Enhanced Power System Responsiveness Through Distribute Control of Loads

Responsive load control offers a particularly effective approach to compensating for the variability inherent in large-scale renewable generation. Furthermore, as plug-in electric vehicles grow in popularity, scheduling their charging load will become vitally important to prevent local overloads, and to ensure optimal use of generation resources. Fortunately expansive communications networks and advances in distributed control algorithms facilitate precise, non-disruptive forms of load control. The presentation will discuss various approaches to coordinated control of large numbers of highly distributed and diverse loads. At the local distribution level, we will consider distributed model predictive control (MPC) and consensus algorithms. We will show that game-based strategies provide an effective mechanism for optimally scheduling electric vehicle charging, and that hysteretic controls enable precise tracking of variations in renewable energy production. The technology underpinning ubiquitous load control will be examined, and technical challenges will be considered. A range of applications will be presented.
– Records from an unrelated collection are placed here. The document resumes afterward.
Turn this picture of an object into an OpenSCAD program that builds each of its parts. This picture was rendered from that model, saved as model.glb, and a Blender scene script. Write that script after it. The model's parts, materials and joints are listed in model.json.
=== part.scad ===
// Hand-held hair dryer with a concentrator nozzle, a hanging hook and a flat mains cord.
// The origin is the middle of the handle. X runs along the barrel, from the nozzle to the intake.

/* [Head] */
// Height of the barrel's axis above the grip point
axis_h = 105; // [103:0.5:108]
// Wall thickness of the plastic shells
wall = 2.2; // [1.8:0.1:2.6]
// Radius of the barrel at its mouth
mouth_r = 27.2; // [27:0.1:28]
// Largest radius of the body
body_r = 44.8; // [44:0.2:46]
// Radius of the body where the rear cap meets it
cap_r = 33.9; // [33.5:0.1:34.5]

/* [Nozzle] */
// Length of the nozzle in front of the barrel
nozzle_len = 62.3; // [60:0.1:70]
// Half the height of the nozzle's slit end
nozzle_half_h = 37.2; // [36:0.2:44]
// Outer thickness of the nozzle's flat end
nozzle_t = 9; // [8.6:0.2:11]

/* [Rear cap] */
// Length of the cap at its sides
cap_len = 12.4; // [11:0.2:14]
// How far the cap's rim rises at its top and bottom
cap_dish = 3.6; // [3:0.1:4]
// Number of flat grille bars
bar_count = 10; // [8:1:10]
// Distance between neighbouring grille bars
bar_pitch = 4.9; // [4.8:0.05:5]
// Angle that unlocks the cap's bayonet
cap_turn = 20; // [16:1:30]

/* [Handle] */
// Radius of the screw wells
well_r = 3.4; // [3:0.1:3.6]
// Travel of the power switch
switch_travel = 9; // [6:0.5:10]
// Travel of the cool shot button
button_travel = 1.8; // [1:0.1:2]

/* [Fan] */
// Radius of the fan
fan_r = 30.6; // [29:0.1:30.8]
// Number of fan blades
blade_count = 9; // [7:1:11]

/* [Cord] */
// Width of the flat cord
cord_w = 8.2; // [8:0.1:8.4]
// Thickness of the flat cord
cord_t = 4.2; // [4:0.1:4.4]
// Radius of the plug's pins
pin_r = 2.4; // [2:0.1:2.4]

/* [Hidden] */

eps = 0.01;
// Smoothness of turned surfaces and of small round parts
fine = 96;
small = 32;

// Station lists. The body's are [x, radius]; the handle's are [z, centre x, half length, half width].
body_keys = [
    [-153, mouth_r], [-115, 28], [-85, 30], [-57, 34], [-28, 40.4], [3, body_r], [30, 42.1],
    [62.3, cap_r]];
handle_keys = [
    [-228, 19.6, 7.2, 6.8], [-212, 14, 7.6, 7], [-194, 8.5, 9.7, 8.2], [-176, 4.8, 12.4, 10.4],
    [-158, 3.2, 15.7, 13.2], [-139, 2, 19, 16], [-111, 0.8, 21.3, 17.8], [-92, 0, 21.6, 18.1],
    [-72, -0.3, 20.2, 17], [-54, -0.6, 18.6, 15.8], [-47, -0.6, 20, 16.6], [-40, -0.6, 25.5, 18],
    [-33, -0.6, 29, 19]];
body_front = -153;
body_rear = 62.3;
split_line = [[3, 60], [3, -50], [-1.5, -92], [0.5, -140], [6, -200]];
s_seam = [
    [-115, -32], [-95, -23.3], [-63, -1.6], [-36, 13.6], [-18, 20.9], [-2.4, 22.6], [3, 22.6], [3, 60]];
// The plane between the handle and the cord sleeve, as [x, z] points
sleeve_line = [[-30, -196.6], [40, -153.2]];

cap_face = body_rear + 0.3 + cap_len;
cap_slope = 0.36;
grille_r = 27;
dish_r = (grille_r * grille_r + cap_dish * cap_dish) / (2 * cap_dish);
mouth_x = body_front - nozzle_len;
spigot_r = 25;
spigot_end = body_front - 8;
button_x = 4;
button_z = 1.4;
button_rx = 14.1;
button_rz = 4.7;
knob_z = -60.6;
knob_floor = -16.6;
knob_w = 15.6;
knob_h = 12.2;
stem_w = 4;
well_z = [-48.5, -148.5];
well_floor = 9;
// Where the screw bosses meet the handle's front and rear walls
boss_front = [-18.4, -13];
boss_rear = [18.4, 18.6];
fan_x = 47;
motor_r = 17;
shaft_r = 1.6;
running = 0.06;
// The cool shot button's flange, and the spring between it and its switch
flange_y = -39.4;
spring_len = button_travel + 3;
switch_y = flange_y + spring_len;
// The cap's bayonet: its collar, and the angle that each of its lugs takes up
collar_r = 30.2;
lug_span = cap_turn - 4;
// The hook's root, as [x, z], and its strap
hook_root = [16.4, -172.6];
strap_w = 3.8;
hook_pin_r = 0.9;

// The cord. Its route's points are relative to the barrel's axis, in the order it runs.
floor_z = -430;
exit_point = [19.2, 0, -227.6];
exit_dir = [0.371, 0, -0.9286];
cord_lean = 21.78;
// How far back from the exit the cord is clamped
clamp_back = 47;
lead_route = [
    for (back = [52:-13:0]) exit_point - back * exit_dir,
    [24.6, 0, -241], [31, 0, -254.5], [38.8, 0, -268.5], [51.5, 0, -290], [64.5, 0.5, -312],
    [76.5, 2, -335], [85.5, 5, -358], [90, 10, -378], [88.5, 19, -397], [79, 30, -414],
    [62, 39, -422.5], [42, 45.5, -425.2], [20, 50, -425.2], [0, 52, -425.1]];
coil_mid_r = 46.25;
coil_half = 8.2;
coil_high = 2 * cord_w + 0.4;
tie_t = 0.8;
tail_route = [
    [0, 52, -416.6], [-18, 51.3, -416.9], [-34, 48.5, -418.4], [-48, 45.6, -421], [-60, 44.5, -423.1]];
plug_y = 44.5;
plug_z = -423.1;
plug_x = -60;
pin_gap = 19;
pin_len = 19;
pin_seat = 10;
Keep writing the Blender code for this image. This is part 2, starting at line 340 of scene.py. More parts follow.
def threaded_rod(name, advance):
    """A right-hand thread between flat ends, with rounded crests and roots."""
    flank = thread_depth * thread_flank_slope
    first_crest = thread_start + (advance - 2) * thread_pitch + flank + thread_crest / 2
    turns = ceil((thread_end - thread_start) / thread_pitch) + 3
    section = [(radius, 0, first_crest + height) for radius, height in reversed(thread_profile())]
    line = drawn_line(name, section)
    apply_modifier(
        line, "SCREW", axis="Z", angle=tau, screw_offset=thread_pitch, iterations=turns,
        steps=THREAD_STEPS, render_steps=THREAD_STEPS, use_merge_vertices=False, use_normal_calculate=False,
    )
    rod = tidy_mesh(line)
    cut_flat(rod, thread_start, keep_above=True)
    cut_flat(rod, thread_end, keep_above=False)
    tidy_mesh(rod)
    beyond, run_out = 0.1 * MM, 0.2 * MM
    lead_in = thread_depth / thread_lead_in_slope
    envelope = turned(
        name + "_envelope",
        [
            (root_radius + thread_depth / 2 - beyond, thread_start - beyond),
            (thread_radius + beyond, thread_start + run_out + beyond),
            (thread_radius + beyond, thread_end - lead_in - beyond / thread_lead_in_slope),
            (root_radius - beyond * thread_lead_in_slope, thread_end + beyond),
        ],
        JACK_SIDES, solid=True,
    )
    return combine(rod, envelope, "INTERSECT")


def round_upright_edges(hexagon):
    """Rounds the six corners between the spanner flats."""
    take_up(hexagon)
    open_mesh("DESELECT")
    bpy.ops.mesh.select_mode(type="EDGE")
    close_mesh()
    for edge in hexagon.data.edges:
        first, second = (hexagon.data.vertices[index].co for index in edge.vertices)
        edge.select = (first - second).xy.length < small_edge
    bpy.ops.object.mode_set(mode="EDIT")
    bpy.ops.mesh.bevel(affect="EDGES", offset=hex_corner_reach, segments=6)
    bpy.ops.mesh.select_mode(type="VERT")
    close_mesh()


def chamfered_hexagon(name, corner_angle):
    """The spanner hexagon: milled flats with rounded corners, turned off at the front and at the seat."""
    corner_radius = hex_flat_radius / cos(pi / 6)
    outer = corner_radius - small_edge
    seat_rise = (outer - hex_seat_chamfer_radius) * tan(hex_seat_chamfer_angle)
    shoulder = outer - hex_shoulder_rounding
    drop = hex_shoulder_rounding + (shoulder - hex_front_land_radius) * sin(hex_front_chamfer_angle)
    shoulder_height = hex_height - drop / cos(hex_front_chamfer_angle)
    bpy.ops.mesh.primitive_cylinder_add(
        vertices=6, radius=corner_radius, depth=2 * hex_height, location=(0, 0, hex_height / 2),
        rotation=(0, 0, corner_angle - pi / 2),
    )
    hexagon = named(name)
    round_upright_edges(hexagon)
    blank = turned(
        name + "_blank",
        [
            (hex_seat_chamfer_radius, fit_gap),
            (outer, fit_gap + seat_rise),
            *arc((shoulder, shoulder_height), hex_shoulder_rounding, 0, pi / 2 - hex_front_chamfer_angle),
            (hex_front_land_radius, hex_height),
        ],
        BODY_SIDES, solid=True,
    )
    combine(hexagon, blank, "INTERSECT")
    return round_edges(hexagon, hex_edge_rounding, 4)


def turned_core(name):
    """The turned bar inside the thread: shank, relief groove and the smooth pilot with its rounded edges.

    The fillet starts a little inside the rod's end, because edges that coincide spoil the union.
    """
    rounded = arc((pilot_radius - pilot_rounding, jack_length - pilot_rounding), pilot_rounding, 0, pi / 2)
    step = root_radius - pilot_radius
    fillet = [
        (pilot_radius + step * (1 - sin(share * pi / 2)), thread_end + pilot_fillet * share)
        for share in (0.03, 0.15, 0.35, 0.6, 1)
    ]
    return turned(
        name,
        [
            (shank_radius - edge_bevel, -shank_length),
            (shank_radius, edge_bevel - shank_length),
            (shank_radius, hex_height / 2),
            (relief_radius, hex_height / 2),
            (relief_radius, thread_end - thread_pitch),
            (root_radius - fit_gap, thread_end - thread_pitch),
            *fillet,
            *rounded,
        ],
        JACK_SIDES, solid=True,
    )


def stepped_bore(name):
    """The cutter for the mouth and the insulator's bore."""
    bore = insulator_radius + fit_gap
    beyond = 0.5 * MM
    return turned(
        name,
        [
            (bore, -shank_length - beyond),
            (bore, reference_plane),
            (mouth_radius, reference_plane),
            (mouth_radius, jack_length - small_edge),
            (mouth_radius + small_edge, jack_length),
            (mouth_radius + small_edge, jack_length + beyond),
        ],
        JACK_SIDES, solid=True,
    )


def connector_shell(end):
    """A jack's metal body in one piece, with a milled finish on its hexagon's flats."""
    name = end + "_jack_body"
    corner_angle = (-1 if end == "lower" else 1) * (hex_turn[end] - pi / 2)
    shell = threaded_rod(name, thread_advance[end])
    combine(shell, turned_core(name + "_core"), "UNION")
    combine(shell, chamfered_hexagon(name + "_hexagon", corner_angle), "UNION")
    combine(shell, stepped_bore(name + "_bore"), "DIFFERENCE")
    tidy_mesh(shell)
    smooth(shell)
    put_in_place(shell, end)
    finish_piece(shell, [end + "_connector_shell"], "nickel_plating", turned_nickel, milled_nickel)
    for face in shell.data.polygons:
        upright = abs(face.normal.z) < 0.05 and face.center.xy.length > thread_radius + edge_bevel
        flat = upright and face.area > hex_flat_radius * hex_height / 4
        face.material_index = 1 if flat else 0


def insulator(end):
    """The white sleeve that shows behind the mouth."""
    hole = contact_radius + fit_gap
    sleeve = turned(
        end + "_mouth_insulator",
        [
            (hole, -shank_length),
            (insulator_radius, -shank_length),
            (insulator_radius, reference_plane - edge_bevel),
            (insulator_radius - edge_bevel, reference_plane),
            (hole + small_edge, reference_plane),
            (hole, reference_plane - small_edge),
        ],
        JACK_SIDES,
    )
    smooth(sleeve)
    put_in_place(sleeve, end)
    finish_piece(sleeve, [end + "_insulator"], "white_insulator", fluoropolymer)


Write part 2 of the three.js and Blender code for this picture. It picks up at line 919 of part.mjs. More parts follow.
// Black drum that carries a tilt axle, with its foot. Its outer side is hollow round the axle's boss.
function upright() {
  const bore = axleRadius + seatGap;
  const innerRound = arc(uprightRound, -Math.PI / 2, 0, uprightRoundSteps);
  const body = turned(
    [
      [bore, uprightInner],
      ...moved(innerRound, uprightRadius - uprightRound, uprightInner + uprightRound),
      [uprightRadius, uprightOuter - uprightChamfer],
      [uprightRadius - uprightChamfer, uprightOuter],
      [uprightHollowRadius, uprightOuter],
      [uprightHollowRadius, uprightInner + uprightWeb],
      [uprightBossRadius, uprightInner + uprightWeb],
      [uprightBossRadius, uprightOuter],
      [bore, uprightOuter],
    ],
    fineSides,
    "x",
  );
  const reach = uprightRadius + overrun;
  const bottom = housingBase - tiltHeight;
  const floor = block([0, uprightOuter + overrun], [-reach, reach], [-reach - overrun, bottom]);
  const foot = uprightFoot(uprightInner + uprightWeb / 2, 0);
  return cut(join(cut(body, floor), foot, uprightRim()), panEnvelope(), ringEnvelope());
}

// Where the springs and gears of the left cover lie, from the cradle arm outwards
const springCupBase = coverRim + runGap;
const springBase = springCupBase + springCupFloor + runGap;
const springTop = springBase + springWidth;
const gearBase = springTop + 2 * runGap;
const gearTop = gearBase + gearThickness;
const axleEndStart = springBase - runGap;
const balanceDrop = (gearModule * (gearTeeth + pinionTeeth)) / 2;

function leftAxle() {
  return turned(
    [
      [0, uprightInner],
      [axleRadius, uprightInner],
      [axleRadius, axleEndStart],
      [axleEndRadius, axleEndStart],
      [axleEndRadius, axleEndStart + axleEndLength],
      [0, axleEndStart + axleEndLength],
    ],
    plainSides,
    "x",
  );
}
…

Ian A. Hiskens is the Vennema Professor of Engineering in the Department of Electrical Engineering and Computer Science at the University of Michigan in Ann Arbor. He has held prior appointments in the electricity supply industry (for ten years), and various universities in Australia and the United States. Dr Hiskens' research focuses on power system analysis, in particular the modelling, dynamics and control of large-scale, networked, nonlinear systems. His recent activities include integration of renewable generation and new forms of load. He is actively involved in various IEEE societies, and is the VP for Finance of the IEEE Systems Council. He is a Fellow of the IEEE, a Fellow of Engineers Australia, and a Chartered Professional Engineer in Australia.